Translatable but Debatable — מחדל mekhdal

by Mark L. Levinson

The legal dictionary by Eliahu Moses defines mekhdal (מחדל) as “fault,” “laches,” “nonfeasance,” “omission,” or “oversight.” 

I’ve used the translation “nonfeasance” from time to time when I thought a document could benefit from the authoritative sound of an unusual word although “inaction” would carry the meaning well enough.  And “nonfeasance” sounds like a pretty despicable thing.  I think that even “feasance,” which merely means doing something, sounds kind of dodgy.

But “laches” is an even more unusual word.  Microsoft Word gives it the red “not in my dictionary” squiggle.  Merriam-Webster on line says that laches is “negligence in the observance of duty or opportunity” and “specifically: undue delay in asserting a legal right or privilege.”  When there’s an accusation of sexual harassment, for example, and the accused party says “But that was ages ago.  I can’t be expected, after all this time, to come up with witnesses and evidence,” it’s a laches defense.  The word can be pronounced like “latches,” or it can rhyme with “H’s.” 

The most famous use of the word mekhdal, though, refers to the Israeli government’s unreadiness for the Yom Kippur War. 

Martin Van Creveld‏, in The Sword And The Olive: A Critical History Of The Israeli Defense Force, writes that in fact “the term mechdal gave rise to a family of related terms such as mechdalnik (an officer who by virtue of his affiliation with the IDF was regarded as sharing responsibility for the mechdal) and  mechdalit (the car IDF officers drove).”

Yeshayahu Ben-Porat’s book about the Yom Kippur War, called HaMekhdal in Hebrew, was published in English translation under the title Kippur.
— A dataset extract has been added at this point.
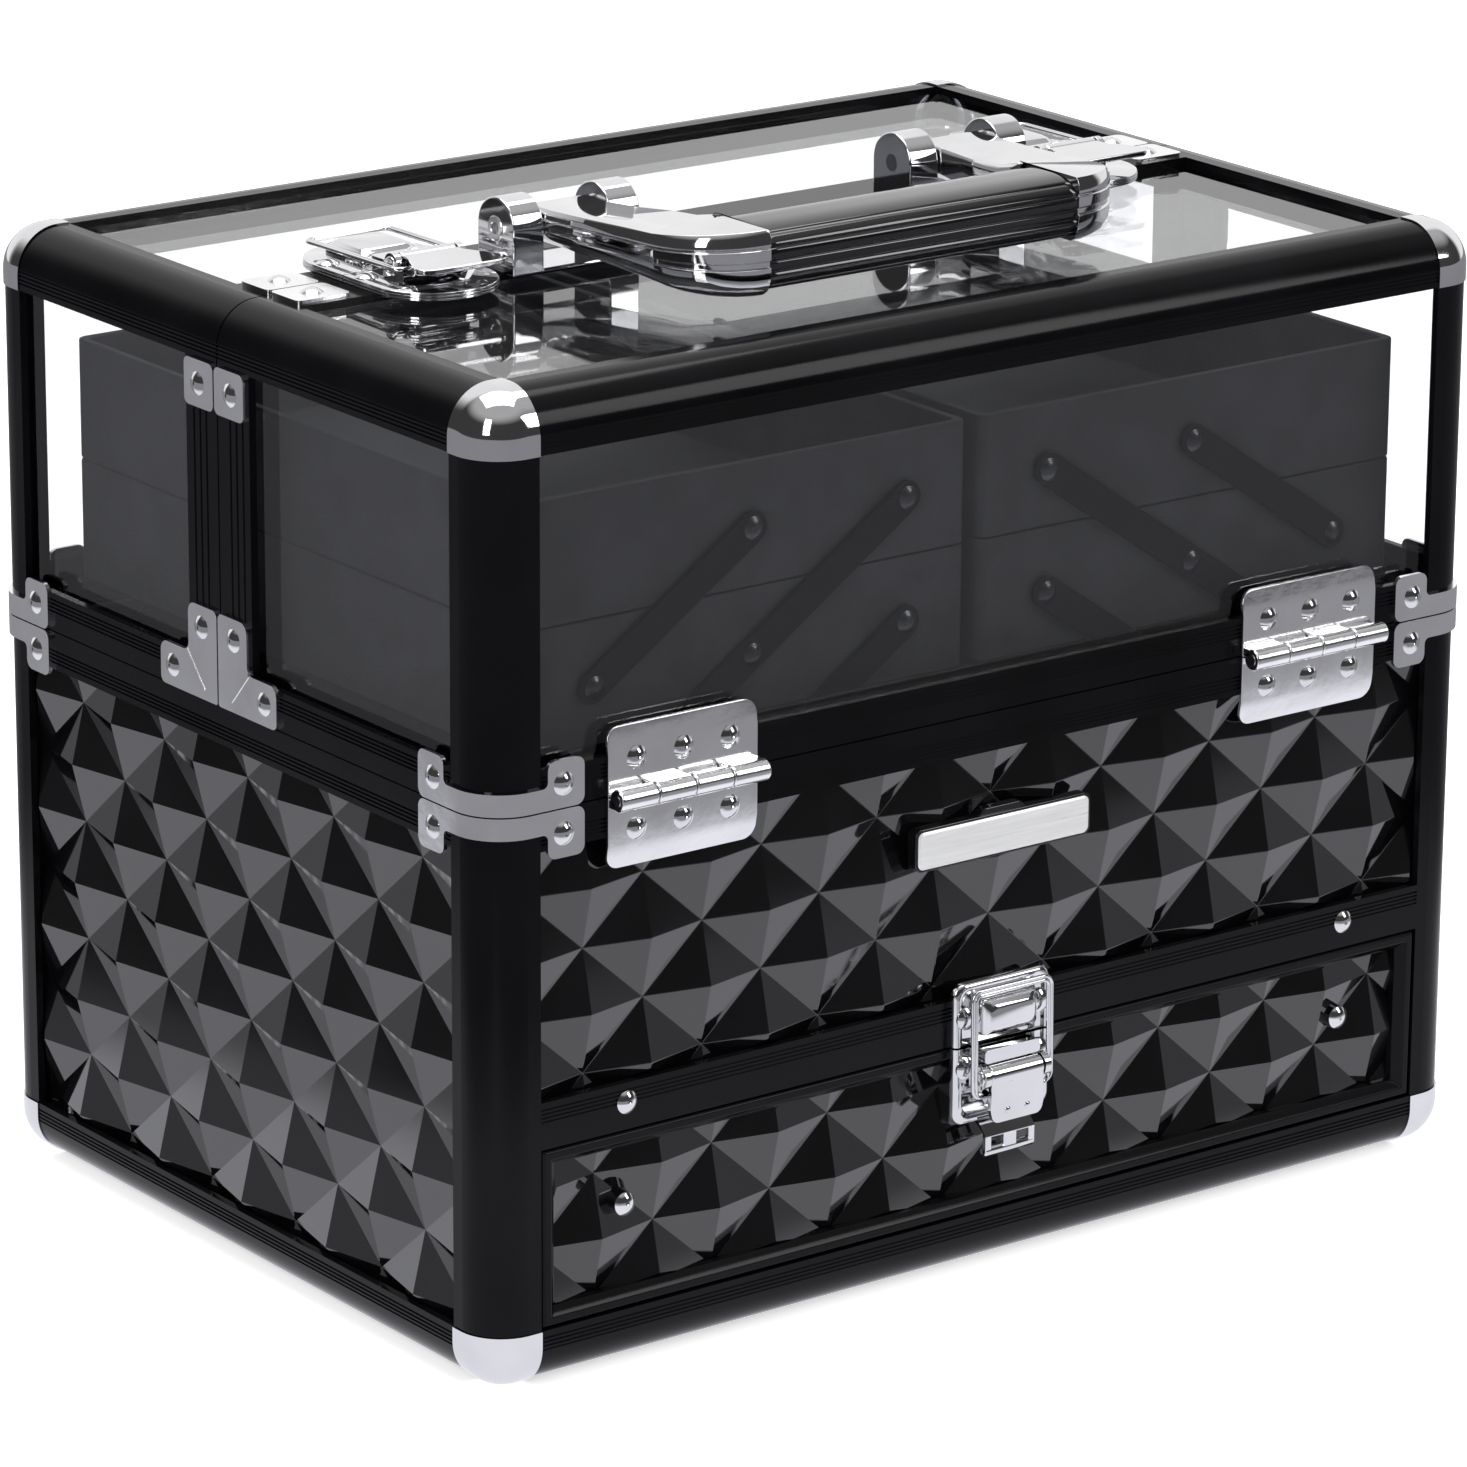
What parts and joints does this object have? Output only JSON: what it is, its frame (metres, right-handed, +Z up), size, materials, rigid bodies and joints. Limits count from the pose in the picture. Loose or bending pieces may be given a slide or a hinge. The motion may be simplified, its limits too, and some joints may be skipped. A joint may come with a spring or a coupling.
{
  "type": "makeup train case",
  "caption": "Makeup train case with black diamond walls, a clear lid that parts along its length, cantilever trays, a latched drawer and a folding handle.",
  "frame": {"origin": "centre of the case's footprint on the ground, midway between its rails", "axes": "+Z up, +X along the case's length, -Y towards the front, where the drawer is"},
  "size_m": [0.3412, 0.2574, 0.291],
  "materials": {
    "black_rails": "black anodised, satin",
    "chrome": "polished plate on steel and zinc",
    "steel": "nickel plated",
    "black_arms": "black enamel on steel",
    "boards": "board lined in black",
    "black_panels": "gloss, moulded in diamonds",
    "clear_panes": "clear acrylic",
    "plate": "brushed and blank",
    "grip": "gloss black",
    "trays": "dark charcoal, finely grained"
  },
  "bodies": {
    "case_base": {"base_frame": "black_rails", "rim_rails": "black_rails", "drawer_divider_rail": "black_rails", "base_corner_caps": "chrome", "base_corner_brackets": "chrome", "base_boards": "boards", "floor_board": "boards", "drawer_shelf": "boards", "front_panel": "black_panels", "end_panels": "black_panels", "back_panel": "black_panels", "drawer_runners": "steel", "lower_hinge_leaves": "chrome", "hinge_pins": "steel", "nameplate": "plate", "drawer_catch": "chrome", "base_rivets": "chrome", "arm_pivots": "black_arms"},
    "front_lid": {"front_lid_frame": "black_rails", "front_lid_seam_bars": "black_rails", "front_lid_panes": "clear_panes", "front_lid_corner_caps": "chrome", "front_lid_brackets": "chrome", "front_hinge_leaves": "chrome", "front_lid_rivets": "chrome", "handle_brackets": "chrome", "handle_pins": "steel", "latch_bases": "chrome"},
    "rear_lid": {"rear_lid_frame": "black_rails", "rear_lid_seam_bars": "black_rails", "rear_lid_panes": "clear_panes", "rear_lid_corner_caps": "chrome", "rear_lid_brackets": "chrome", "rear_hinge_leaves": "chrome", "rear_lid_rivets": "chrome", "latch_catches": "chrome"},
    "handle": {"handle_frame": "chrome", "handle_grip": "grip"},
    "left_latch_lever": {"left_latch_lever": "chrome"},
    "left_latch_bail": {"left_latch_bail": "steel"},
    "right_latch_lever": {"right_latch_lever": "chrome"},
    "right_latch_bail": {"right_latch_bail": "steel"},
    "drawer": {"drawer_front_frame": "black_rails", "drawer_front_panel": "black_panels", "drawer_box": "boards", "drawer_rivets": "chrome", "drawer_latch_base": "chrome"},
    "drawer_latch_lever": {"drawer_latch_lever": "chrome"},
    "drawer_latch_bail": {"drawer_latch_bail": "steel"},
    "left_long_arms": {"left_long_arms": "black_arms"},
    "left_lower_links": {"left_lower_links": "black_arms"},
    "left_middle_tray": {"left_middle_tray": "trays"},
    "left_upper_links": {"left_upper_links": "black_arms"},
    "left_upper_tray": {"left_upper_tray": "trays"},
    "right_long_arms": {"right_long_arms": "black_arms"},
    "right_lower_links": {"right_lower_links": "black_arms"},
    "right_middle_tray": {"right_middle_tray": "trays"},
    "right_upper_links": {"right_upper_links": "black_arms"},
    "right_upper_tray": {"right_upper_tray": "trays"}
  },
  "joints": [
    {"name": "front_lid_hinge", "type": "hinge", "parent": "case_base", "child": "front_lid", "pos_m": [0, -0.1246, 0.1595], "axis": [1, 0, 0], "range_deg": [0, 110]},
    {"name": "rear_lid_hinge", "type": "hinge", "parent": "case_base", "child": "rear_lid", "pos_m": [0, 0.1246, 0.1595], "axis": [-1, 0, 0], "range_deg": [0, 110]},
    {"name": "handle_pivot", "type": "hinge", "parent": "front_lid", "child": "handle", "pos_m": [0, -0.0095, 0.282], "axis": [-1, 0, 0], "range_deg": [0, 90]},
    {"name": "left_lever_pivot", "type": "hinge", "parent": "front_lid", "child": "left_latch_lever", "pos_m": [-0.11, -0.009, 0.2765], "axis": [-1, 0, 0], "range_deg": [0, 100]},
    {"name": "left_bail_pivot", "type": "hinge", "parent": "left_latch_lever", "child": "left_latch_bail", "pos_m": [-0.11, -0.0145, 0.2765], "axis": [-1, 0, 0], "range_deg": [-135, 0]},
    {"name": "right_lever_pivot", "type": "hinge", "parent": "front_lid", "child": "right_latch_lever", "pos_m": [0.11, -0.009, 0.2765], "axis": [-1, 0, 0], "range_deg": [0, 100]},
    {"name": "right_bail_pivot", "type": "hinge", "parent": "right_latch_lever", "child": "right_latch_bail", "pos_m": [0.11, -0.0145, 0.2765], "axis": [-1, 0, 0], "range_deg": [-135, 0]},
    {"name": "drawer_slide", "type": "slide", "parent": "case_base", "child": "drawer", "axis": [0, -1, 0], "range_m": [0, 0.175]},
    {"name": "drawer_lever_pivot", "type": "hinge", "parent": "drawer", "child": "drawer_latch_lever", "pos_m": [0, -0.1265, 0.0587], "axis": [-1, 0, 0], "range_deg": [0, 100]},
    {"name": "drawer_bail_pivot", "type": "hinge", "parent": "drawer_latch_lever", "child": "drawer_latch_bail", "pos_m": [0, -0.1265, 0.0532], "axis": [-1, 0, 0], "range_deg": [-135, 0]},
    {"name": "left_long_arm_pivot", "type": "hinge", "parent": "case_base", "child": "left_long_arms", "pos_m": [-0.126, 0, 0.1507], "axis": [0, -1, 0], "range_deg": [0, 9]},
    {"name": "left_lower_link_pivot", "type": "hinge", "parent": "case_base", "child": "left_lower_links", "pos_m": [-0.075, 0, 0.1507], "axis": [0, -1, 0], "range_deg": [0, 9]},
    {"name": "left_middle_tray_pivot", "type": "hinge", "parent": "left_long_arms", "child": "left_middle_tray", "pos_m": [-0.075, 0, 0.1851], "axis": [0, -1, 0], "range_deg": [-9, 0]},
    {"name": "left_upper_link_pivot", "type": "hinge", "parent": "left_middle_tray", "child": "left_upper_links", "pos_m": [-0.126, 0, 0.1851], "axis": [0, -1, 0], "range_deg": [0, 9]},
    {"name": "left_upper_tray_pivot", "type": "hinge", "parent": "left_long_arms", "child": "left_upper_tray", "pos_m": [-0.024, 0, 0.2195], "axis": [0, -1, 0], "range_deg": [-9, 0]},
    {"name": "right_long_arm_pivot", "type": "hinge", "parent": "case_base", "child": "right_long_arms", "pos_m": [0.126, 0, 0.1507], "axis": [0, 1, 0], "range_deg": [0, 9]},
    {"name": "right_lower_link_pivot", "type": "hinge", "parent": "case_base", "child": "right_lower_links", "pos_m": [0.075, 0, 0.1507], "axis": [0, 1, 0], "range_deg": [0, 9]},
    {"name": "right_middle_tray_pivot", "type": "hinge", "parent": "right_long_arms", "child": "right_middle_tray", "pos_m": [0.075, 0, 0.1851], "axis": [0, 1, 0], "range_deg": [-9, 0]},
    {"name": "right_upper_link_pivot", "type": "hinge", "parent": "right_middle_tray", "child": "right_upper_links", "pos_m": [0.126, 0, 0.1851], "axis": [0, 1, 0], "range_deg": [0, 9]},
    {"name": "right_upper_tray_pivot", "type": "hinge", "parent": "right_long_arms", "child": "right_upper_tray", "pos_m": [0.024, 0, 0.2195], "axis": [0, 1, 0], "range_deg": [-9, 0]}
  ],
  "couplings": [
    {"joint": "left_bail_pivot", "follows": "left_lever_pivot", "ratio": -1.35},
    {"joint": "right_bail_pivot", "follows": "right_lever_pivot", "ratio": -1.35},
    {"joint": "drawer_bail_pivot", "follows": "drawer_lever_pivot", "ratio": -1.35},
    {"joint": "left_lower_link_pivot", "follows": "left_long_arm_pivot", "ratio": 1},
    {"joint": "left_middle_tray_pivot", "follows": "left_long_arm_pivot", "ratio": -1},
    {"joint": "left_upper_link_pivot", "follows": "left_long_arm_pivot", "ratio": 1},
    {"joint": "left_upper_tray_pivot", "follows": "left_long_arm_pivot", "ratio": -1},
    {"joint": "right_lower_link_pivot", "follows": "right_long_arm_pivot", "ratio": 1},
    {"joint": "right_middle_tray_pivot", "follows": "right_long_arm_pivot", "ratio": -1},
    {"joint": "right_upper_link_pivot", "follows": "right_long_arm_pivot", "ratio": 1},
    {"joint": "right_upper_tray_pivot", "follows": "right_long_arm_pivot", "ratio": -1}
  ]
}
English-language journalists and scholars never did come up with a thorough consensus on what to call the Mekhdal, and sometimes we see it transliterated from Hebrew and glossed in English.

  • Tzachi Hanegbi wrote in The Jerusalem Post: “That war gave birth to a concept that has accompanied us as an eternal shadow ever since – the mehdal, the enormous blunder. This one word encapsulated the public’s anger and disappointment over the unforgivable blindness that overtook the political and military leadership in October 1973.

  • Nicola Seu, in The Political Changes of the Israeli Politics after the Yom Kippur War, writes that Mehdal is the “Hebrew word for mistake used after the Yom Kippur war to describe the behavior of the government and of the army.”

  • Aviad Kleinberg, under the auspices of the Hudson Institute, refers to “what was seen as the defeat – the mehdal– the disaster of the ’73 war.”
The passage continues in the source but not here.